Scripts that build objects:
:::::

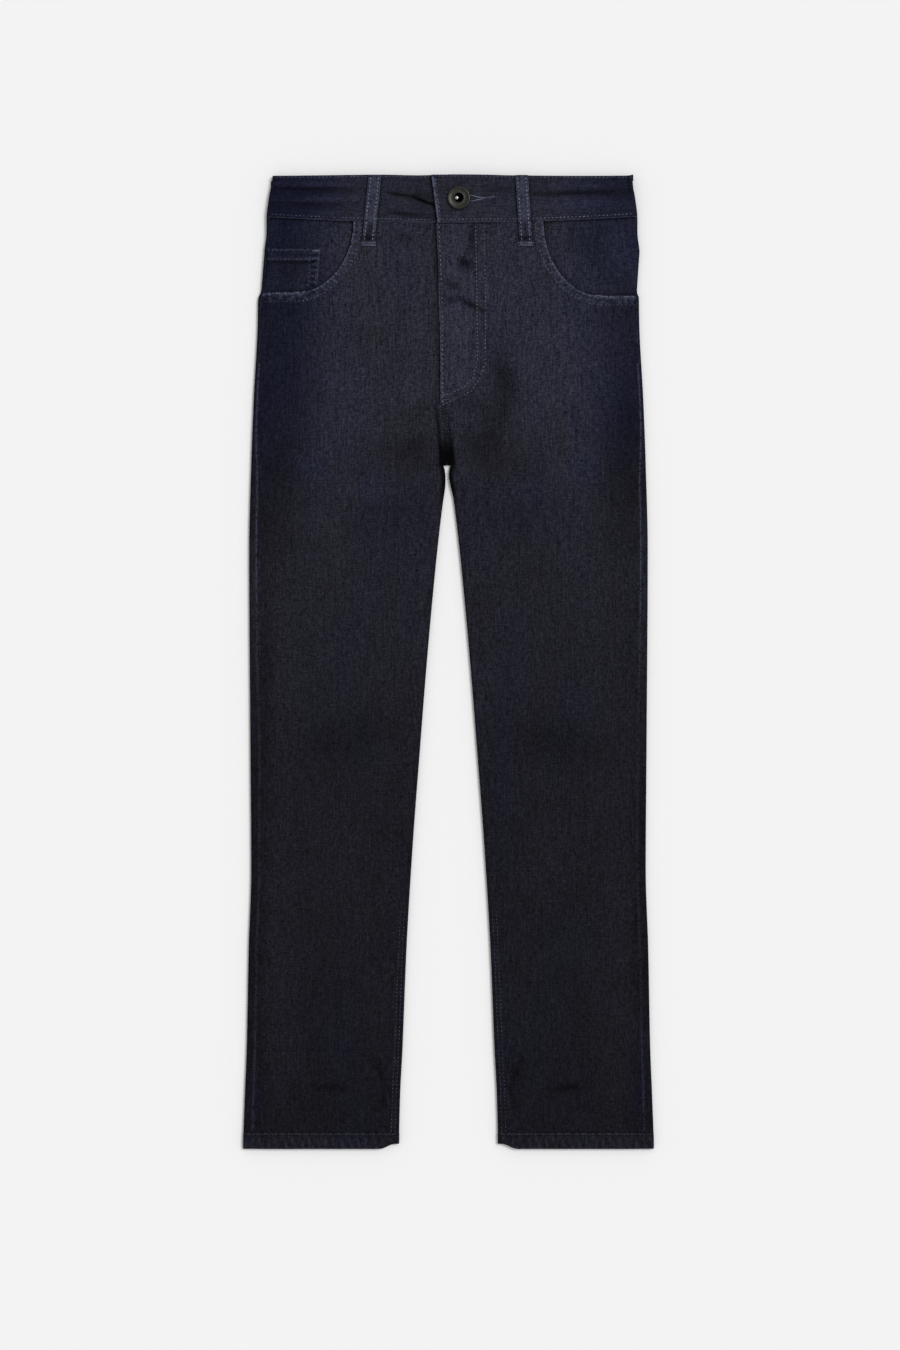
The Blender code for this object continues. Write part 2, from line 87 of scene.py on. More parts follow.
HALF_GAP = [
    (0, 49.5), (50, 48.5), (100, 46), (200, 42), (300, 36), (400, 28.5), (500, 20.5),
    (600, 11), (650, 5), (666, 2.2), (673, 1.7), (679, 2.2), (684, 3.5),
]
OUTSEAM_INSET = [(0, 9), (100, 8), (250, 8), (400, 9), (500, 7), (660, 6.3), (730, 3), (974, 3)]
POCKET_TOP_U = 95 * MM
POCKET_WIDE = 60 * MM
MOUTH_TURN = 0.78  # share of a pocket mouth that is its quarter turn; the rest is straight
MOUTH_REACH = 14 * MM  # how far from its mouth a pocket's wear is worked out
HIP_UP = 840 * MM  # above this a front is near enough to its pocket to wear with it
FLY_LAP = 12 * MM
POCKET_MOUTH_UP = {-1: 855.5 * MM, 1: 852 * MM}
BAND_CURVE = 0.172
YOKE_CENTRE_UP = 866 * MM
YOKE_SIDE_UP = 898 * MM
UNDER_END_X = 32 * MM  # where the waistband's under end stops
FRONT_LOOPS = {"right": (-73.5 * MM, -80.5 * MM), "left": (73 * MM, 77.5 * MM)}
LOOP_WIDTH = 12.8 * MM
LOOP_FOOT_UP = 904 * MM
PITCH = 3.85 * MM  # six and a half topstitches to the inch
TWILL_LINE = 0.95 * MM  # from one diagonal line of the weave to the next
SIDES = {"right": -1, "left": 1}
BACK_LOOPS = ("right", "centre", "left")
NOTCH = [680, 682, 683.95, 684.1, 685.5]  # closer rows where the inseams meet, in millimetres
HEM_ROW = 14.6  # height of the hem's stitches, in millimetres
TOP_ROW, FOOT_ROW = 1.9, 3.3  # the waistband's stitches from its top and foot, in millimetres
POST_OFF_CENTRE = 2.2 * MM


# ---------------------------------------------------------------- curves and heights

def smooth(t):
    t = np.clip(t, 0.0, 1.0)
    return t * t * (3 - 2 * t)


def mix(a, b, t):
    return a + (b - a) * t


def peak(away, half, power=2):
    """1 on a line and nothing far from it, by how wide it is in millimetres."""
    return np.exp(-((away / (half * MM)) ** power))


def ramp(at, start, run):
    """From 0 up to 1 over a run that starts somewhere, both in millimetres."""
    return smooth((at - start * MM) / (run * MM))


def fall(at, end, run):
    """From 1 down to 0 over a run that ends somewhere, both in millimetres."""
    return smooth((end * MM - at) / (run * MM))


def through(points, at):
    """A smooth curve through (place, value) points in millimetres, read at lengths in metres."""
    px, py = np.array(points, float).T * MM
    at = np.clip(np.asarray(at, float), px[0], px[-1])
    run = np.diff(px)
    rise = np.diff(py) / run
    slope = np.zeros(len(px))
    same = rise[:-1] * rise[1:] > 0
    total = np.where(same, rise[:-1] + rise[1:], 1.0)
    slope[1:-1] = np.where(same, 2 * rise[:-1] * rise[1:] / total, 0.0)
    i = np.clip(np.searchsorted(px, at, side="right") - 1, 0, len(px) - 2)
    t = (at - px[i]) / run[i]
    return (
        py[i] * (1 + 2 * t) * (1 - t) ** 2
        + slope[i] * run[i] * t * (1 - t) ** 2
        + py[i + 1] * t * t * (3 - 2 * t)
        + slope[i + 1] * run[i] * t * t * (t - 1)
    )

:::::

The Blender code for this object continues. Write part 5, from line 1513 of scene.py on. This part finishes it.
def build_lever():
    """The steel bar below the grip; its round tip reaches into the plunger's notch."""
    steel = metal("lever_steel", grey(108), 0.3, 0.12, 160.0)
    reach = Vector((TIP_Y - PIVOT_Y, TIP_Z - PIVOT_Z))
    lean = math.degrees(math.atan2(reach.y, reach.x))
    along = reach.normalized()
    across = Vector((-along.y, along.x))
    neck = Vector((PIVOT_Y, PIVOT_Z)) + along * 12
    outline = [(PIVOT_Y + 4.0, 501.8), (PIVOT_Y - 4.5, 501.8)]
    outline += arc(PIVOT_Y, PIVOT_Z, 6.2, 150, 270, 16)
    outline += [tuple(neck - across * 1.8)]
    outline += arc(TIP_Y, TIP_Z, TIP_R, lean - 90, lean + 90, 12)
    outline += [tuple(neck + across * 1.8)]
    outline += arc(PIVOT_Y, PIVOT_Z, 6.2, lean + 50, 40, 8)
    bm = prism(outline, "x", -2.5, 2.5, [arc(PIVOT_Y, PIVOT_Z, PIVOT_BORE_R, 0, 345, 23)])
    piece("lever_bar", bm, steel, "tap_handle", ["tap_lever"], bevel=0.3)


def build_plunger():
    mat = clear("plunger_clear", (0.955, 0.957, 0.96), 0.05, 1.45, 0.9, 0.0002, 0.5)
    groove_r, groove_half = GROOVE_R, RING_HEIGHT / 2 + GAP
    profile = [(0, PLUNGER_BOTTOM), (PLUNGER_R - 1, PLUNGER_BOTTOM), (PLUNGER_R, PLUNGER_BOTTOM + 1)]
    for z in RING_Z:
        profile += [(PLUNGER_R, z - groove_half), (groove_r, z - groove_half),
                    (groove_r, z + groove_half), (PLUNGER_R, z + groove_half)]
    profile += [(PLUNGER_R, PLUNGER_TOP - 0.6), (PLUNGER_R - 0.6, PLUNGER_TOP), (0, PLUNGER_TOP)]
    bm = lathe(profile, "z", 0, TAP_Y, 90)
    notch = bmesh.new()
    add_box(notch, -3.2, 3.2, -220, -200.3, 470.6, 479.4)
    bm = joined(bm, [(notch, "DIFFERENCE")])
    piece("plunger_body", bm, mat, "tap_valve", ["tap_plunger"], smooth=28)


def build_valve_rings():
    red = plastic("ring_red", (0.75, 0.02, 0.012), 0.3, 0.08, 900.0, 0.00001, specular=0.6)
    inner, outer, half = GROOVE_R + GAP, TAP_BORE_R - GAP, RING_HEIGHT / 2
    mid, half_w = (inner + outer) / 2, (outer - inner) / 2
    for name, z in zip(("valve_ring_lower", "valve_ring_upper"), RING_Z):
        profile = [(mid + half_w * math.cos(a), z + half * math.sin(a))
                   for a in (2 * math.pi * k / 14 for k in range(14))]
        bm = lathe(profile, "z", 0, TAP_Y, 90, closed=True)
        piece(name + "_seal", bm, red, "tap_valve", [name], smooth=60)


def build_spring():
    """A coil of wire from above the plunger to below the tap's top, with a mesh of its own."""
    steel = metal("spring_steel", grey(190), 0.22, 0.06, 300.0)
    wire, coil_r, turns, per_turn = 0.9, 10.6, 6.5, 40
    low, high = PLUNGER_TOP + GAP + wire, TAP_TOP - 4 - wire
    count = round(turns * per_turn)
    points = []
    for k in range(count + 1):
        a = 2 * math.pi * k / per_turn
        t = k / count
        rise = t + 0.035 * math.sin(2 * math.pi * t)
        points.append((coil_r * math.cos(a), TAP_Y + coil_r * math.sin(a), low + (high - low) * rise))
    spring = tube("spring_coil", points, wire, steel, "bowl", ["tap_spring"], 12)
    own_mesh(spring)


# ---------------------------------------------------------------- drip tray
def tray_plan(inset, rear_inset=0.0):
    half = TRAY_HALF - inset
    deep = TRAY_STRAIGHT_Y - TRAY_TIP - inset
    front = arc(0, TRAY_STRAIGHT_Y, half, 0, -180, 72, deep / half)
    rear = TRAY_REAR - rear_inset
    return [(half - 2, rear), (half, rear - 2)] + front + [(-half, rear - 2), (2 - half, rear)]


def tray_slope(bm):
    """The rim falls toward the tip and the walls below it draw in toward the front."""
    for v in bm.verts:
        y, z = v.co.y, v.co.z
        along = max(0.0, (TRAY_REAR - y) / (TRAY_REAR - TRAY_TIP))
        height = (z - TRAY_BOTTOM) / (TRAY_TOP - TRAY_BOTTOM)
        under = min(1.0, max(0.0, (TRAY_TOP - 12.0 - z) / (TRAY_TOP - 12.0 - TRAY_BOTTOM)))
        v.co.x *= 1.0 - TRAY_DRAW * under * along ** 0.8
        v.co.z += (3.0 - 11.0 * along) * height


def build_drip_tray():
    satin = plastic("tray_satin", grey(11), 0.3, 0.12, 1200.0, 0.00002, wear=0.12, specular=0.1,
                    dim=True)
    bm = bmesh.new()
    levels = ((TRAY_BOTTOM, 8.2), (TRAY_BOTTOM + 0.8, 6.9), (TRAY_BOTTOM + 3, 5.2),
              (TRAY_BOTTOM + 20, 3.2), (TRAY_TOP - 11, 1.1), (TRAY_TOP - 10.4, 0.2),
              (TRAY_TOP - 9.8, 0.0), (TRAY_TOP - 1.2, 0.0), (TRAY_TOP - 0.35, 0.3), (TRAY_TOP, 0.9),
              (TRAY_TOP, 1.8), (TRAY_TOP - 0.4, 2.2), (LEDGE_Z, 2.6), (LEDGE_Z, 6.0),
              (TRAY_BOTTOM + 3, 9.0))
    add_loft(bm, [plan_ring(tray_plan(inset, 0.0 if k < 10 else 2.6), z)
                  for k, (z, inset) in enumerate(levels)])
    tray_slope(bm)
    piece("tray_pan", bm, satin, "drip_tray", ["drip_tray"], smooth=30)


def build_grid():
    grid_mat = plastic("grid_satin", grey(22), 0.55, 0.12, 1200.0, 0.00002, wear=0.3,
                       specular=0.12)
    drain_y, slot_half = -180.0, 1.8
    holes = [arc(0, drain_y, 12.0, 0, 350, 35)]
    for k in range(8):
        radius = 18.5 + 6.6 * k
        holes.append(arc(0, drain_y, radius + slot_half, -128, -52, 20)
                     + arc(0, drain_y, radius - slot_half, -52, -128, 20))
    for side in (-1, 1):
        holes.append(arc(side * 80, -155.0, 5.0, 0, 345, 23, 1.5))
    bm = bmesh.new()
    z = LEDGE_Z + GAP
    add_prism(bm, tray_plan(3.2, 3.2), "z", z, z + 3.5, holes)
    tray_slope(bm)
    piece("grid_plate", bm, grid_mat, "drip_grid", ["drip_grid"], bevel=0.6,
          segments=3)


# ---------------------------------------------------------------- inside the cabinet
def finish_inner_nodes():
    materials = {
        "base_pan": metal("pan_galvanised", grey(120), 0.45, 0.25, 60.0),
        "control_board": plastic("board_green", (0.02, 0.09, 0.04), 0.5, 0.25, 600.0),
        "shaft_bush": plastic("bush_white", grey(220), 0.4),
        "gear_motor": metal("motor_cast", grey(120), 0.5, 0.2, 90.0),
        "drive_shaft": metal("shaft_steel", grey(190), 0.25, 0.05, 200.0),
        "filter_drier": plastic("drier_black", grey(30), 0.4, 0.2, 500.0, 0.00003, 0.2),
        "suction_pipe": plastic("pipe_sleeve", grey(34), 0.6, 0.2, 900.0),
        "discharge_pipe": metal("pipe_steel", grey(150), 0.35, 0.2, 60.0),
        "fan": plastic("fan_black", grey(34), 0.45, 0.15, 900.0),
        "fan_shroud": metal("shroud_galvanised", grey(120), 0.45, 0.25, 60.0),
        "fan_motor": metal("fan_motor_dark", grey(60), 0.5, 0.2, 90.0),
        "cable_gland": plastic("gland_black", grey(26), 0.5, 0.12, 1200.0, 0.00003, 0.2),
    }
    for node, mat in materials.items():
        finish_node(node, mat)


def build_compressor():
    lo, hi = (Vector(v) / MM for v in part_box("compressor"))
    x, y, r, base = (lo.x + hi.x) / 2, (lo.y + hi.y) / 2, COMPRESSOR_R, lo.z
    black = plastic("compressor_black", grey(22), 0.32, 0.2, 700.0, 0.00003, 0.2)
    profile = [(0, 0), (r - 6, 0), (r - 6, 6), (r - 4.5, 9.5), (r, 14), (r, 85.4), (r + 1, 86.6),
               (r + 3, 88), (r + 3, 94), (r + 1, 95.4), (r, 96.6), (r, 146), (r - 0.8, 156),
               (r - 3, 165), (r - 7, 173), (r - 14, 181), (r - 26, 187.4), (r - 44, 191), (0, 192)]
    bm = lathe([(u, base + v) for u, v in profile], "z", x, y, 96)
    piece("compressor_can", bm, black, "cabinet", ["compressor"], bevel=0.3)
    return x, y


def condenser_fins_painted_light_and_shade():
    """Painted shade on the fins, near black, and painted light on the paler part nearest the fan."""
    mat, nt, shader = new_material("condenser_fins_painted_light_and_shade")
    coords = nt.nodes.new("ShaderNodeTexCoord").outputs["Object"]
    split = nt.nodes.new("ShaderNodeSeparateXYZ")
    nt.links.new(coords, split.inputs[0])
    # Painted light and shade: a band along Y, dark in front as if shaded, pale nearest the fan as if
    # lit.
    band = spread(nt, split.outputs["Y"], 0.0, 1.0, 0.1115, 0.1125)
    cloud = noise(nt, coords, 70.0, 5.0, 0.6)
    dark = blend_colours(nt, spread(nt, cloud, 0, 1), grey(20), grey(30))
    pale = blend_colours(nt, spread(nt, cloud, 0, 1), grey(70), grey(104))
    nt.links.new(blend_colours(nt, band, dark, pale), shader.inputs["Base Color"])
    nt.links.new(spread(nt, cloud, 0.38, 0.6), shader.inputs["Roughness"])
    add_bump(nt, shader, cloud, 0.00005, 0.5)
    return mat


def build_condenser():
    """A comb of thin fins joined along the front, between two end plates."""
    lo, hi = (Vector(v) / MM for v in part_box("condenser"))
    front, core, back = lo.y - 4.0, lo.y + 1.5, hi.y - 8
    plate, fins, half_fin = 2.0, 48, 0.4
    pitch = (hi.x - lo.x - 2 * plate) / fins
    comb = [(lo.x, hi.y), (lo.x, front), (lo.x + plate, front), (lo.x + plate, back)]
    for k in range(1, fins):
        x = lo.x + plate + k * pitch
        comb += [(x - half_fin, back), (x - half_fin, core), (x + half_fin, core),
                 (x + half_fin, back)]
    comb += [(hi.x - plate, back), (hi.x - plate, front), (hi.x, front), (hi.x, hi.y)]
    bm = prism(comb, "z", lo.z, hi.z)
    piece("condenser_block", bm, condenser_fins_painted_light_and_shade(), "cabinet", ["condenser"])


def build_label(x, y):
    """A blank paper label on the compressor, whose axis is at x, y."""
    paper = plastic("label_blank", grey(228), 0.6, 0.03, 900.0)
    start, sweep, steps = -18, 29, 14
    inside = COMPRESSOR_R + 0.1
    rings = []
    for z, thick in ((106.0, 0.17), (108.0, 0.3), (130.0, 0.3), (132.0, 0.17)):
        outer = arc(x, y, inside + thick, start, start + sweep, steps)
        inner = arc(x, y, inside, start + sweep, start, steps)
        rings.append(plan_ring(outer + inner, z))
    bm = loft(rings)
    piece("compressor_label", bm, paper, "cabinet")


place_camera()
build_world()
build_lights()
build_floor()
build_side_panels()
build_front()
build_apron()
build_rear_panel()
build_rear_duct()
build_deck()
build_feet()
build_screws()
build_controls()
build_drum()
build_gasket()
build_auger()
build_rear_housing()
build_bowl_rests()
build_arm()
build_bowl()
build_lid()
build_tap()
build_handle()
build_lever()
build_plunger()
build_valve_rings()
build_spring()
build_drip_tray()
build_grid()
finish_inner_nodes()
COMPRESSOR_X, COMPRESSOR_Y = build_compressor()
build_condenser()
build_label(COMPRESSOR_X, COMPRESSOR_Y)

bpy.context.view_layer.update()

:::::

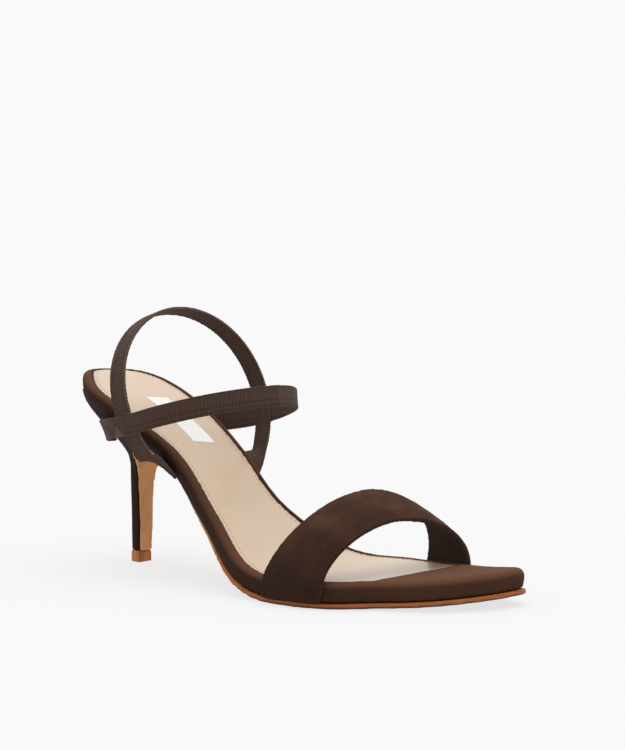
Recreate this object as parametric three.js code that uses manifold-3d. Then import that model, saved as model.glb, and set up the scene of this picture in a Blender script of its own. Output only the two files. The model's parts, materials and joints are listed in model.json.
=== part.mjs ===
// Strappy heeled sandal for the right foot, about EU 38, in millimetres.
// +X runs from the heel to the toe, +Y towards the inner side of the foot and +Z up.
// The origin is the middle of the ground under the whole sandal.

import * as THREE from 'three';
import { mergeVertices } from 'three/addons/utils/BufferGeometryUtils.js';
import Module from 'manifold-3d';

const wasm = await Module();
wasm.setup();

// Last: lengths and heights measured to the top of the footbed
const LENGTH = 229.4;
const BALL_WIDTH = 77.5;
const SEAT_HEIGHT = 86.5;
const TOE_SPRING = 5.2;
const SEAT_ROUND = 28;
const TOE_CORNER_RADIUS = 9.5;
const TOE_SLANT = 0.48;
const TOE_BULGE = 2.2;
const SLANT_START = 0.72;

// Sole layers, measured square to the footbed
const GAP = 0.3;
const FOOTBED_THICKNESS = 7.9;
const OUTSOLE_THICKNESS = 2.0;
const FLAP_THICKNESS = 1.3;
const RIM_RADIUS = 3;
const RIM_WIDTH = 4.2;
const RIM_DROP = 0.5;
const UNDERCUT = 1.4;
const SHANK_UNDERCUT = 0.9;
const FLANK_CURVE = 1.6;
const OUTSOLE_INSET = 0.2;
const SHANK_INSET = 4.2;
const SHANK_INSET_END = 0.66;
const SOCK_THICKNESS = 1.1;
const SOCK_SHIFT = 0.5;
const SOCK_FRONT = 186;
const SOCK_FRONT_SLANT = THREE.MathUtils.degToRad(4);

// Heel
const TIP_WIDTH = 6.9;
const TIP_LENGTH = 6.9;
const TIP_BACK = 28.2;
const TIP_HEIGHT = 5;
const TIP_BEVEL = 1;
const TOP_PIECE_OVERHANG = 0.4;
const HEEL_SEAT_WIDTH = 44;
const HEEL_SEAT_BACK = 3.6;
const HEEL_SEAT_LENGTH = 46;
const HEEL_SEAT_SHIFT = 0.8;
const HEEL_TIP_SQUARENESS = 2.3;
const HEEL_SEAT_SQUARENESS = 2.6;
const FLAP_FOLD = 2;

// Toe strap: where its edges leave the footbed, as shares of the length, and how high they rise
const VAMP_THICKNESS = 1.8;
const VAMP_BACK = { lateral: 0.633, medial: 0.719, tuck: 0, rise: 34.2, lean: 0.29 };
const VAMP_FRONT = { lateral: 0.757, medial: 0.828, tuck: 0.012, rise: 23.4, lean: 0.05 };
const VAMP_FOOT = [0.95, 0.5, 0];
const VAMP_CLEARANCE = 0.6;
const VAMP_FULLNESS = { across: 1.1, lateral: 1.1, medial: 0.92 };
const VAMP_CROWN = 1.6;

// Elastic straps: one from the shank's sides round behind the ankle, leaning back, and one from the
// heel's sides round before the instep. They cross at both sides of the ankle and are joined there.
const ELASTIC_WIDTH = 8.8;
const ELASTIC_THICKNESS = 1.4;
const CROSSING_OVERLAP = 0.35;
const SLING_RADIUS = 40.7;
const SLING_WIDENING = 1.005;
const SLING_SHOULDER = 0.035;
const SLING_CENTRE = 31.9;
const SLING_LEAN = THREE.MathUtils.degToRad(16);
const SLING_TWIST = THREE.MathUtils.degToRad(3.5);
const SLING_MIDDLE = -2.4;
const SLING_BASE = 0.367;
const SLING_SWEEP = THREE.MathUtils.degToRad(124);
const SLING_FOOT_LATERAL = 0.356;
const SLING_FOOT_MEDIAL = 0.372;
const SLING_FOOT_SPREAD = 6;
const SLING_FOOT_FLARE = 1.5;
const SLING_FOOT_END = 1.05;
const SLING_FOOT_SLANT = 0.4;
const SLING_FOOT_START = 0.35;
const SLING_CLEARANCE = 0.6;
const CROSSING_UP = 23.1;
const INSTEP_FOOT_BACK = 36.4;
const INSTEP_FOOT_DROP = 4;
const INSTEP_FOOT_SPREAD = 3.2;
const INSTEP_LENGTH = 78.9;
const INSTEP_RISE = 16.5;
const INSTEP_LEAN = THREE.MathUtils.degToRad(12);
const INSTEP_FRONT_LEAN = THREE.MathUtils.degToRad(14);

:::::

# WHAT IS BEING ASKED:
Everything from the line that contains "The Blender code for this object continues. Write part 2, from" to the line that contains "curves and heights" must be transcribed exactly, both end lines included.

# REPLY TO THE TASK:
The Blender code for this object continues. Write part 2, from line 87 of scene.py on. More parts follow.
HALF_GAP = [
    (0, 49.5), (50, 48.5), (100, 46), (200, 42), (300, 36), (400, 28.5), (500, 20.5),
    (600, 11), (650, 5), (666, 2.2), (673, 1.7), (679, 2.2), (684, 3.5),
]
OUTSEAM_INSET = [(0, 9), (100, 8), (250, 8), (400, 9), (500, 7), (660, 6.3), (730, 3), (974, 3)]
POCKET_TOP_U = 95 * MM
POCKET_WIDE = 60 * MM
MOUTH_TURN = 0.78  # share of a pocket mouth that is its quarter turn; the rest is straight
MOUTH_REACH = 14 * MM  # how far from its mouth a pocket's wear is worked out
HIP_UP = 840 * MM  # above this a front is near enough to its pocket to wear with it
FLY_LAP = 12 * MM
POCKET_MOUTH_UP = {-1: 855.5 * MM, 1: 852 * MM}
BAND_CURVE = 0.172
YOKE_CENTRE_UP = 866 * MM
YOKE_SIDE_UP = 898 * MM
UNDER_END_X = 32 * MM  # where the waistband's under end stops
FRONT_LOOPS = {"right": (-73.5 * MM, -80.5 * MM), "left": (73 * MM, 77.5 * MM)}
LOOP_WIDTH = 12.8 * MM
LOOP_FOOT_UP = 904 * MM
PITCH = 3.85 * MM  # six and a half topstitches to the inch
TWILL_LINE = 0.95 * MM  # from one diagonal line of the weave to the next
SIDES = {"right": -1, "left": 1}
BACK_LOOPS = ("right", "centre", "left")
NOTCH = [680, 682, 683.95, 684.1, 685.5]  # closer rows where the inseams meet, in millimetres
HEM_ROW = 14.6  # height of the hem's stitches, in millimetres
TOP_ROW, FOOT_ROW = 1.9, 3.3  # the waistband's stitches from its top and foot, in millimetres
POST_OFF_CENTRE = 2.2 * MM


# ---------------------------------------------------------------- curves and heights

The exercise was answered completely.